* START DATASET ROWS *
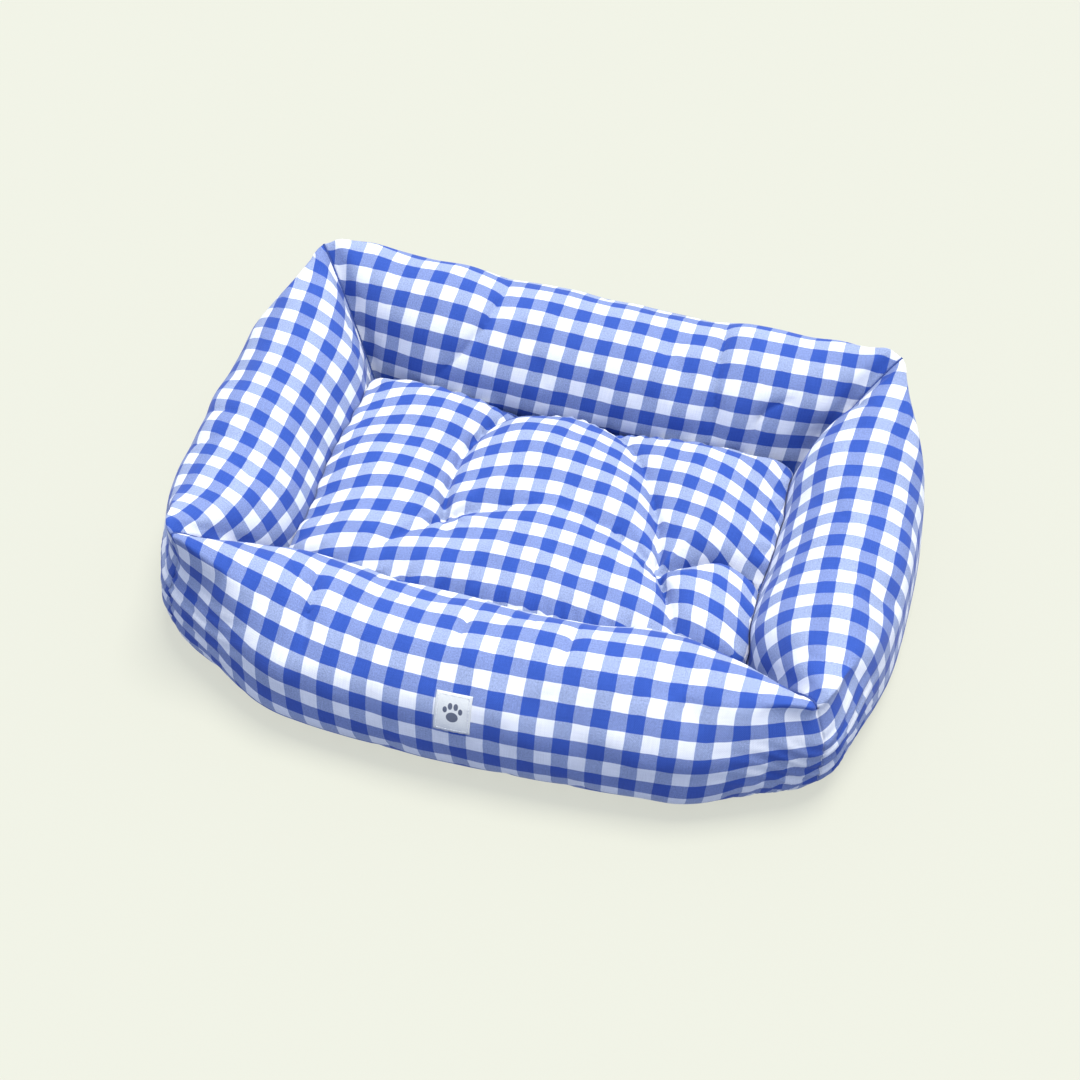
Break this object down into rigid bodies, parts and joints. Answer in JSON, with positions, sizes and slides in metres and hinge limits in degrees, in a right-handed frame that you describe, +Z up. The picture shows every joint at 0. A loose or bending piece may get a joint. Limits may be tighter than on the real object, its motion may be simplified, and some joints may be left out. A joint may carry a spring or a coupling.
{
  "type": "pet bed",
  "caption": "Rectangular pet bed with four stuffed gingham bolsters round a flat base, pinched corner tips, and a loose tufted cushion that lifts out of the nest.",
  "frame": {"origin": "on the floor, under the middle of the bed", "axes": "+X right along the long front, +Y to the rear, +Z up; the label is on the front, which faces -Y"},
  "size_m": [0.676, 0.514, 0.1332],
  "materials": {
    "gingham_cotton": "matt plain weave, woven blue and white checks",
    "gingham_seam": "matt folded seam edge",
    "underside_fabric": "matt canvas with rubber grip dots",
    "fibre_filling": "matt lofty fibre",
    "woven_label": "satin woven ribbon",
    "sewing_thread": "satin polyester thread"
  },
  "bodies": {
    "bed": {"base_lower_panel": "underside_fabric", "base_wadding": "fibre_filling", "base_upper_panel": "gingham_cotton", "base_binding": "gingham_seam", "front_bolster_cover": "gingham_cotton", "right_bolster_cover": "gingham_cotton", "rear_bolster_cover": "gingham_cotton", "left_bolster_cover": "gingham_cotton", "front_bolster_fill": "fibre_filling", "right_bolster_fill": "fibre_filling", "rear_bolster_fill": "fibre_filling", "left_bolster_fill": "fibre_filling", "front_right_corner_seam": "gingham_seam", "rear_right_corner_seam": "gingham_seam", "rear_left_corner_seam": "gingham_seam", "front_left_corner_seam": "gingham_seam", "side_label": "woven_label", "label_stitching": "sewing_thread"},
    "cushion": {"cushion_top_panel": "gingham_cotton", "cushion_bottom_panel": "gingham_cotton", "cushion_fill": "fibre_filling", "cushion_edge_seam": "gingham_seam", "left_tuft_tie": "sewing_thread", "right_tuft_tie": "sewing_thread"}
  },
  "joints": [
    {"name": "cushion_lift", "type": "slide", "parent": "bed", "child": "cushion", "axis": [0, 0, 1], "range_m": [0, 0.2]}
  ]
}
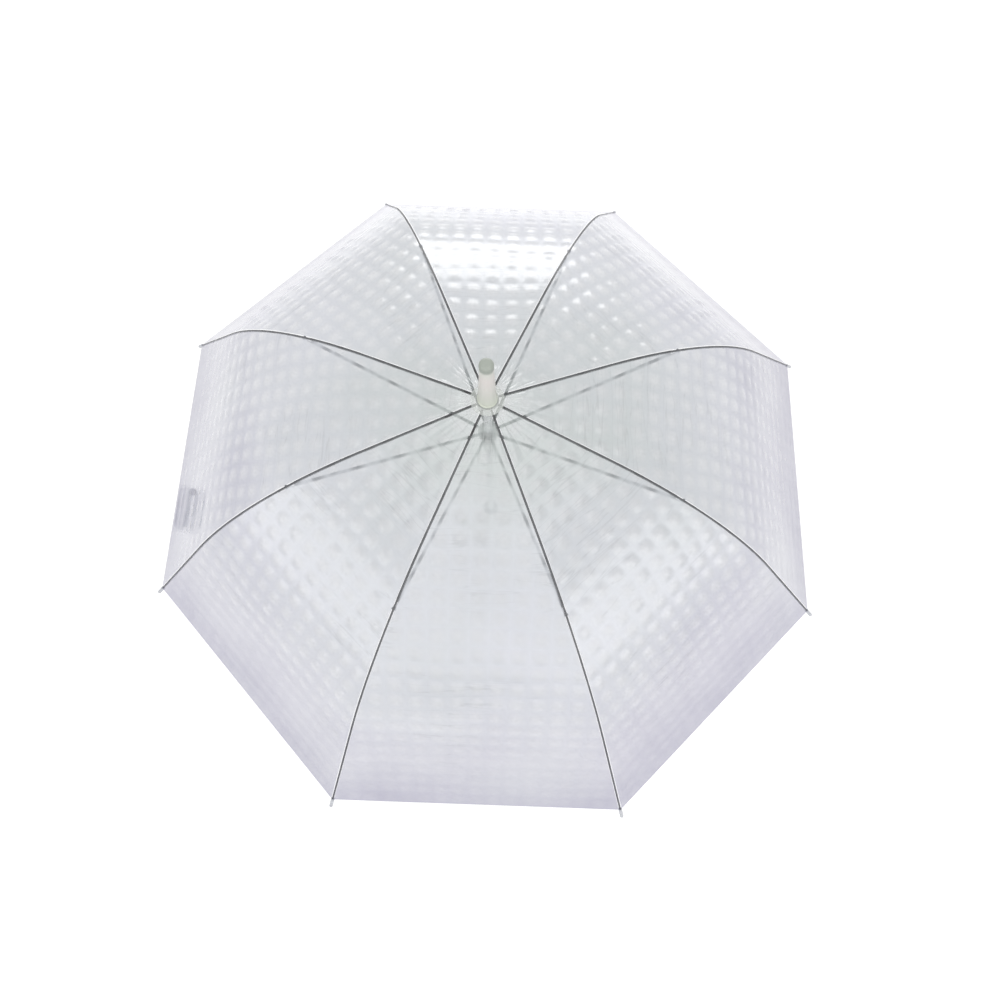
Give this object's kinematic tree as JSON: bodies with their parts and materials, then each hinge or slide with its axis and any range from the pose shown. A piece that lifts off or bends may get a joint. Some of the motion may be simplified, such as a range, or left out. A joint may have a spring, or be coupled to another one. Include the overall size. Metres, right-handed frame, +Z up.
{
  "type": "stick umbrella",
  "caption": "Open stick umbrella with a clear embossed film dome, steel ribs and stretchers, sliding runner, tapered ferrule and crook handle.",
  "frame": {"origin": "the hand's place on the shaft axis, inside the handle's straight grip", "axes": "+Z up the shaft to the ferrule; +X away from the open side of the crook handle"},
  "size_m": [0.9486, 0.9486, 0.7905],
  "materials": {
    "film": "gloss",
    "rib_steel": "satin",
    "wire_steel": "satin",
    "shaft_white": "gloss",
    "milky_plastic": "satin",
    "hub_plastic": "satin",
    "tip_plastic": "gloss"
  },
  "bodies": {
    "frame": {"shaft": "shaft_white", "stop_pin": "wire_steel", "top_catch": "wire_steel", "bottom_catch": "wire_steel", "top_notch": "hub_plastic", "notch_wire": "wire_steel", "rosette": "milky_plastic", "ferrule": "milky_plastic", "handle": "milky_plastic", "handle_collar": "hub_plastic"},
    "rib_1": {"rib_1": "rib_steel", "rib_tip_1": "tip_plastic", "rib_rivet_1": "rib_steel", "canopy_panel_1": "film"},
    "rib_2": {"rib_2": "rib_steel", "rib_tip_2": "tip_plastic", "rib_rivet_2": "rib_steel", "canopy_panel_2": "film"},
    "rib_3": {"rib_3": "rib_steel", "rib_tip_3": "tip_plastic", "rib_rivet_3": "rib_steel", "canopy_panel_3": "film"},
    "rib_4": {"rib_4": "rib_steel", "rib_tip_4": "tip_plastic", "rib_rivet_4": "rib_steel", "canopy_panel_4": "film"},
    "rib_5": {"rib_5": "rib_steel", "rib_tip_5": "tip_plastic", "rib_rivet_5": "rib_steel", "canopy_panel_5": "film"},
    "rib_6": {"rib_6": "rib_steel", "rib_tip_6": "tip_plastic", "rib_rivet_6": "rib_steel", "canopy_panel_6": "film"},
    "rib_7": {"rib_7": "rib_steel", "rib_tip_7": "tip_plastic", "rib_rivet_7": "rib_steel", "canopy_panel_7": "film", "tie_strap": "film", "strap_snap": "tip_plastic"},
    "rib_8": {"rib_8": "rib_steel", "rib_tip_8": "tip_plastic", "rib_rivet_8": "rib_steel", "canopy_panel_8": "film"},
    "stretcher_1": {"stretcher_1": "rib_steel"},
    "stretcher_2": {"stretcher_2": "rib_steel"},
    "stretcher_3": {"stretcher_3": "rib_steel"},
    "stretcher_4": {"stretcher_4": "rib_steel"},
    "stretcher_5": {"stretcher_5": "rib_steel"},
    "stretcher_6": {"stretcher_6": "rib_steel"},
    "stretcher_7": {"stretcher_7": "rib_steel"},
    "stretcher_8": {"stretcher_8": "rib_steel"},
    "runner": {"runner": "hub_plastic", "runner_wire": "wire_steel"}
  },
  "joints": [
    {"name": "rib_1_fold", "type": "hinge", "parent": "frame", "child": "rib_1", "pos_m": [-0.00364, 0.00878, 0.62], "axis": [-0.9239, -0.3827, 0], "range_deg": [0, 60], "deforming": ["canopy_panel_1", "top_catch", "bottom_catch"]},
    {"name": "rib_2_fold", "type": "hinge", "parent": "frame", "child": "rib_2", "pos_m": [0.00364, 0.00878, 0.62], "axis": [-0.9239, 0.3827, 0], "range_deg": [0, 60], "deforming": ["canopy_panel_2"]},
    {"name": "rib_3_fold", "type": "hinge", "parent": "frame", "child": "rib_3", "pos_m": [0.00878, 0.00364, 0.62], "axis": [-0.3827, 0.9239, 0], "range_deg": [0, 60], "deforming": ["canopy_panel_3"]},
    {"name": "rib_4_fold", "type": "hinge", "parent": "frame", "child": "rib_4", "pos_m": [0.00878, -0.00364, 0.62], "axis": [0.3827, 0.9239, 0], "range_deg": [0, 60], "deforming": ["canopy_panel_4"]},
    {"name": "rib_5_fold", "type": "hinge", "parent": "frame", "child": "rib_5", "pos_m": [0.00364, -0.00878, 0.62], "axis": [0.9239, 0.3827, 0], "range_deg": [0, 60], "deforming": ["canopy_panel_5"]},
    {"name": "rib_6_fold", "type": "hinge", "parent": "frame", "child": "rib_6", "pos_m": [-0.00364, -0.00878, 0.62], "axis": [0.9239, -0.3827, 0], "range_deg": [0, 60], "deforming": ["canopy_panel_6"]},
    {"name": "rib_7_fold", "type": "hinge", "parent": "frame", "child": "rib_7", "pos_m": [-0.00878, -0.00364, 0.62], "axis": [0.3827, -0.9239, 0], "range_deg": [0, 60], "deforming": ["canopy_panel_7", "tie_strap", "strap_snap"]},
    {"name": "rib_8_fold", "type": "hinge", "parent": "frame", "child": "rib_8", "pos_m": [-0.00878, 0.00364, 0.62], "axis": [-0.3827, -0.9239, 0], "range_deg": [0, 60], "deforming": ["canopy_panel_8"]},
    {"name": "stretcher_1_pivot", "type": "hinge", "parent": "rib_1", "child": "stretcher_1", "pos_m": [-0.0933, 0.22524, 0.57096], "axis": [-0.9239, -0.3827, 0], "range_deg": [-120, 0]},
    {"name": "stretcher_2_pivot", "type": "hinge", "parent": "rib_2", "child": "stretcher_2", "pos_m": [0.0933, 0.22524, 0.57096], "axis": [-0.9239, 0.3827, 0], "range_deg": [-120, 0]},
    {"name": "stretcher_3_pivot", "type": "hinge", "parent": "rib_3", "child": "stretcher_3", "pos_m": [0.22524, 0.0933, 0.57096], "axis": [-0.3827, 0.9239, 0], "range_deg": [-120, 0]},
    {"name": "stretcher_4_pivot", "type": "hinge", "parent": "rib_4", "child": "stretcher_4", "pos_m": [0.22524, -0.0933, 0.57096], "axis": [0.3827, 0.9239, 0], "range_deg": [-120, 0]},
    {"name": "stretcher_5_pivot", "type": "hinge", "parent": "rib_5", "child": "stretcher_5", "pos_m": [0.0933, -0.22524, 0.57096], "axis": [0.9239, 0.3827, 0], "range_deg": [-120, 0]},
    {"name": "stretcher_6_pivot", "type": "hinge", "parent": "rib_6", "child": "stretcher_6", "pos_m": [-0.0933, -0.22524, 0.57096], "axis": [0.9239, -0.3827, 0], "range_deg": [-120, 0]},
    {"name": "stretcher_7_pivot", "type": "hinge", "parent": "rib_7", "child": "stretcher_7", "pos_m": [-0.22524, -0.0933, 0.57096], "axis": [0.3827, -0.9239, 0], "range_deg": [-120, 0]},
    {"name": "stretcher_8_pivot", "type": "hinge", "parent": "rib_8", "child": "stretcher_8", "pos_m": [-0.22524, 0.0933, 0.57096], "axis": [-0.3827, -0.9239, 0], "range_deg": [-120, 0]},
    {"name": "runner_carry", "type": "hinge", "parent": "stretcher_1", "child": "runner", "pos_m": [-0.00364, 0.00878, 0.52192], "axis": [-0.9239, -0.3827, 0], "range_deg": [0, 60]}
  ],
  "couplings": [
    {"joint": "rib_2_fold", "follows": "rib_1_fold", "ratio": 1},
    {"joint": "rib_3_fold", "follows": "rib_1_fold", "ratio": 1},
    {"joint": "rib_4_fold", "follows": "rib_1_fold", "ratio": 1},
    {"joint": "rib_5_fold", "follows": "rib_1_fold", "ratio": 1},
    {"joint": "rib_6_fold", "follows": "rib_1_fold", "ratio": 1},
    {"joint": "rib_7_fold", "follows": "rib_1_fold", "ratio": 1},
    {"joint": "rib_8_fold", "follows": "rib_1_fold", "ratio": 1},
    {"joint": "stretcher_1_pivot", "follows": "rib_1_fold", "ratio": -2},
    {"joint": "stretcher_2_pivot", "follows": "rib_1_fold", "ratio": -2},
    {"joint": "stretcher_3_pivot", "follows": "rib_1_fold", "ratio": -2},
    {"joint": "stretcher_4_pivot", "follows": "rib_1_fold", "ratio": -2},
    {"joint": "stretcher_5_pivot", "follows": "rib_1_fold", "ratio": -2},
    {"joint": "stretcher_6_pivot", "follows": "rib_1_fold", "ratio": -2},
    {"joint": "stretcher_7_pivot", "follows": "rib_1_fold", "ratio": -2},
    {"joint": "stretcher_8_pivot", "follows": "rib_1_fold", "ratio": -2},
    {"joint": "runner_carry", "follows": "rib_1_fold", "ratio": 1}
  ]
}
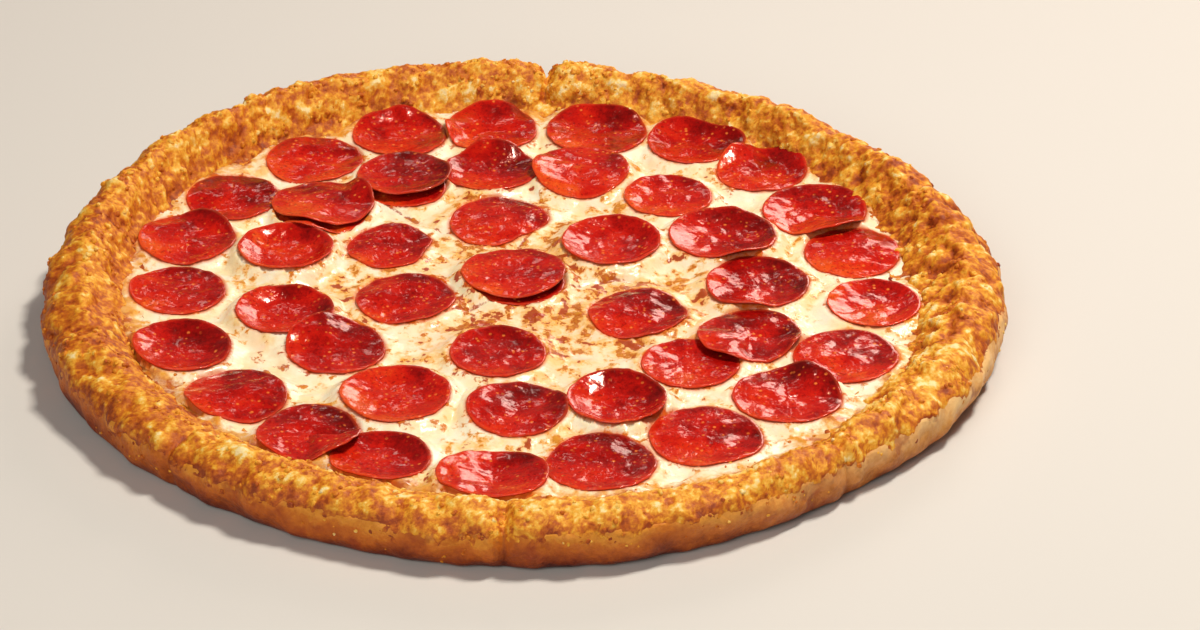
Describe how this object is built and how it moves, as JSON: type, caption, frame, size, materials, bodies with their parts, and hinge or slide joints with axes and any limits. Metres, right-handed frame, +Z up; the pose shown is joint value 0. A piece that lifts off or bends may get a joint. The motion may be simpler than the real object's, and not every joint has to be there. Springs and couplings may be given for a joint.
{
  "type": "pepperoni pizza",
  "caption": "Whole round baked pizza with a thick cheese-crusted rim, melted cheese and a full layer of pepperoni slices; it lies flat on its base.",
  "frame": {"origin": "on the flat underside, in the middle of the oval outline", "axes": "+Z up, the shortest extent; +X along the longest width, to the viewer's right; +Y away from the viewer"},
  "size_m": [0.3685, 0.3542, 0.0328],
  "materials": {
    "baked_crust": "baked dough with a rough golden crust of baked cheese",
    "melted_cheese": "melted cheese, creamy, oily and browned in spots",
    "pepperoni": "cured sausage, oily, with small fat flecks"
  },
  "bodies": {
    "root": {"crust": "baked_crust", "cheese": "melted_cheese", "pepperoni_outer_01": "pepperoni", "pepperoni_outer_02": "pepperoni", "pepperoni_outer_03": "pepperoni", "pepperoni_outer_04": "pepperoni", "pepperoni_outer_05": "pepperoni", "pepperoni_outer_06": "pepperoni", "pepperoni_outer_07": "pepperoni", "pepperoni_outer_08": "pepperoni", "pepperoni_outer_09": "pepperoni", "pepperoni_outer_10": "pepperoni", "pepperoni_outer_11": "pepperoni", "pepperoni_outer_12": "pepperoni", "pepperoni_outer_13": "pepperoni", "pepperoni_outer_14": "pepperoni", "pepperoni_outer_15": "pepperoni", "pepperoni_outer_16": "pepperoni", "pepperoni_outer_17": "pepperoni", "pepperoni_outer_18": "pepperoni", "pepperoni_outer_19": "pepperoni", "pepperoni_outer_20": "pepperoni", "pepperoni_outer_21": "pepperoni", "pepperoni_middle_01": "pepperoni", "pepperoni_middle_02": "pepperoni", "pepperoni_middle_03": "pepperoni", "pepperoni_middle_04": "pepperoni", "pepperoni_middle_05": "pepperoni", "pepperoni_middle_06": "pepperoni", "pepperoni_middle_07": "pepperoni", "pepperoni_middle_08": "pepperoni", "pepperoni_middle_09": "pepperoni", "pepperoni_middle_10": "pepperoni", "pepperoni_middle_11": "pepperoni", "pepperoni_middle_12": "pepperoni", "pepperoni_middle_13": "pepperoni", "pepperoni_middle_14": "pepperoni", "pepperoni_middle_15": "pepperoni", "pepperoni_middle_16": "pepperoni", "pepperoni_middle_17": "pepperoni", "pepperoni_inner_01": "pepperoni", "pepperoni_inner_02": "pepperoni", "pepperoni_inner_03": "pepperoni", "pepperoni_inner_04": "pepperoni", "pepperoni_inner_05": "pepperoni", "pepperoni_inner_06": "pepperoni", "pepperoni_inner_07": "pepperoni", "pepperoni_inner_08": "pepperoni"}
  },
  "joints": []
}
* END DATASET ROWS *
WHAT TO DO: From the entries above, collect every line with the string "limits" in it.

RESPONSE:
Break this object down into rigid bodies, parts and joints. Answer in JSON, with positions, sizes and slides in metres and hinge limits in degrees, in a right-handed frame that you describe, +Z up. The picture shows every joint at 0. A loose or bending piece may get a joint. Limits may be tighter than on the real object, its motion may be simplified, and some joints may be left out. A joint may carry a spring or a coupling.
Describe how this object is built and how it moves, as JSON: type, caption, frame, size, materials, bodies with their parts, and hinge or slide joints with axes and any limits. Metres, right-handed frame, +Z up; the pose shown is joint value 0. A piece that lifts off or bends may get a joint. The motion may be simpler than the real object's, and not every joint has to be there. Springs and couplings may be given for a joint.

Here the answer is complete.